With this in mind, no vendor, Citrix or otherwise, has any business dictating organizational security policy to its customers. If the vendor comes back with "well then it just won't work," or "we can bill you for it," I suppose that is their option. But were it in the large organization that I work with today, I think I can fairly state that in your shoes, we would be climbing the food chain of our contacts at Vendor X and putting them on notice that they needed to find a less presumptuous resolution, lest they risk being eventually replaced by a vendor who had not forgotten that it is fundamentally improper for them to dictate internal, and therefore sovereign, security policy to their clients who have their own obligations to execute asset protection.
Ed Sawicki - Tailored Computers responds:
It sounds like this is a user application and not a system admin tool. If so, anyone with basic security skills knows that user applications should not run as a privileged user. So, yes, this is a security issue and I'd go so far as to call it a serious bug.

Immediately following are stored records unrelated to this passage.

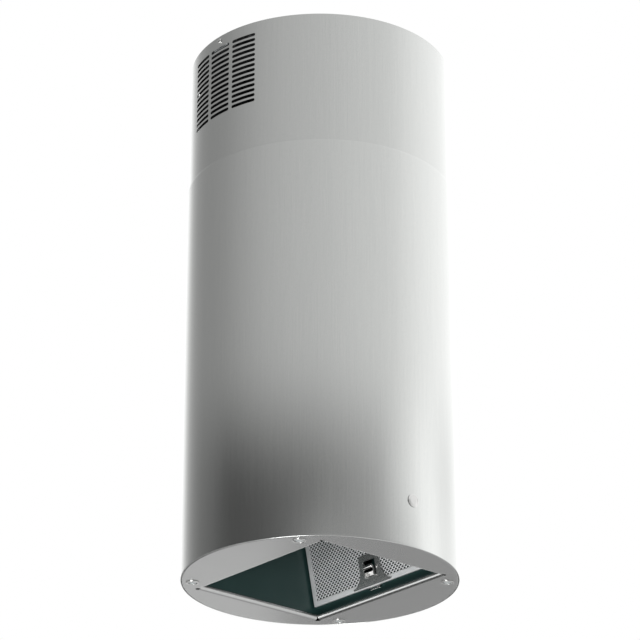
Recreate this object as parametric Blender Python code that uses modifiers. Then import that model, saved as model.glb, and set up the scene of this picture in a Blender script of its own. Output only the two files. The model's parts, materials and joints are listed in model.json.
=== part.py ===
"""Island range hood: two telescopic steel tubes around a filter box with its blower.

Metres, +Z up. The world origin is the middle of the ceiling plate's top face.
Pieces are placed by their height above the hood's underside, under one empty there.
Front is -Y, left is -X. Both grilles face left and right, as do the two grease filters.
"""

import math

import bmesh
import bpy
from mathutils import Matrix, Vector

# Whole hood
HEIGHT = 0.780
GAP = 0.0003
ROUND_STEPS = 48
SMOOTH_ANGLE = math.radians(35)

# Tubes
TUBE_WALL = 0.001
LOWER_RADIUS = 0.190
LOWER_HEIGHT = 0.580
UPPER_RADIUS = 0.188
UPPER_TOP = 0.779
UPPER_BOTTOM = 0.350

# Grilles, at the left and the right of the upper tube
VENT_COLUMNS = 3
VENT_ROWS = 14
VENT_COLUMN_PITCH = math.radians(14.15)
VENT_SLOT_SPAN = math.radians(12.35)
VENT_ROW_PITCH = 0.008
VENT_SLOT_HEIGHT = 0.0048
VENT_TOP_ROW = HEIGHT - 0.021
CHIMNEY_SCREW_HEIGHT = HEIGHT - 0.009
CHIMNEY_SCREW_RADIUS = 0.002

# Ceiling plate
CEILING_PLATE_RADIUS = 0.1855
CEILING_PLATE_THICKNESS = 0.003
DUCT_OPENING_RADIUS = 0.082
CEILING_SLOT_CIRCLE = 0.135
CEILING_SLOT = (0.022, 0.0065)
TAB_HALF_WIDTH = 0.015
TAB_FACE = 0.186
TAB_DROP = 0.020

# Telescopic rails: corners of the angle profiles, for each of the four quadrants
RAIL_SHEET = 0.0015
RAIL_LEG = 0.018
LOWER_RAIL_CORNER = (0.062, 0.1308)
UPPER_RAIL_CORNER = tuple(place + RAIL_SHEET + GAP for place in LOWER_RAIL_CORNER)
LOWER_RAIL_SPAN = (0.350, 0.735)
UPPER_RAIL_SPAN = (0.430, HEIGHT - CEILING_PLATE_THICKNESS - GAP)
RAIL_SCREW_HEIGHT = 0.680
RAIL_SCREW_X = 0.074
RAIL_SCREW_RADIUS = 0.0022
RAIL_HOLE_RADIUS = 0.0027
SLIDE_TRAVEL = 0.200
QUADRANTS = ((1, -1), (1, 1), (-1, 1), (-1, -1))

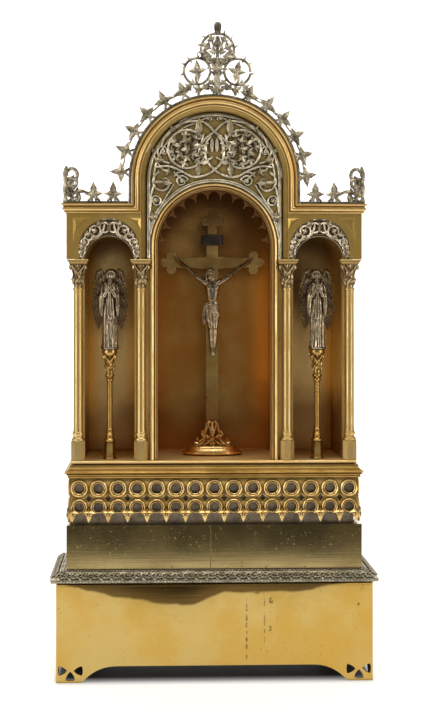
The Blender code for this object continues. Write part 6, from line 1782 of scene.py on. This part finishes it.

However, this is just one of many similar security bugs in the Windows world. For example, most Windows users think it's OK to download a security scanner program that's implemented as an Active-X control from the Internet. What can you do when the users, the managers, and the vendors don't grasp the concepts - the danger?
Job Cacka responds:
Recently, I attended a free seminar at OGI. The subject was Application Security and Threat Modeling. First of all, most of the subject material was above my level of comprehension. There is one point that has stuck with me however. Ben Hickman mentioned that for about six months he had been running all applications at a user level, and this increased his overall level of security by forcing the application to conform to his security profile.
He said there were many applications that took much tweaking to execute at this level, and he only had encountered one program that required administrator level access to operate. His point was that by restricting himself to user level access he forced his security profile to work for all applications, or remove the application.
It is obvious to me that the software publisher is obligated to provide a program that fits your security profile. An IT manager would be playing the fool to allow software to work outside this policy. IMHO, Either change the software or change the policy, and if the policy makes sense obviously change the software. Even if the software is mandated by the government organization, it will just take longer to implement the change. There is no excuse for sloppy programming (MS?).
The program that required administrator level access? WinAmp.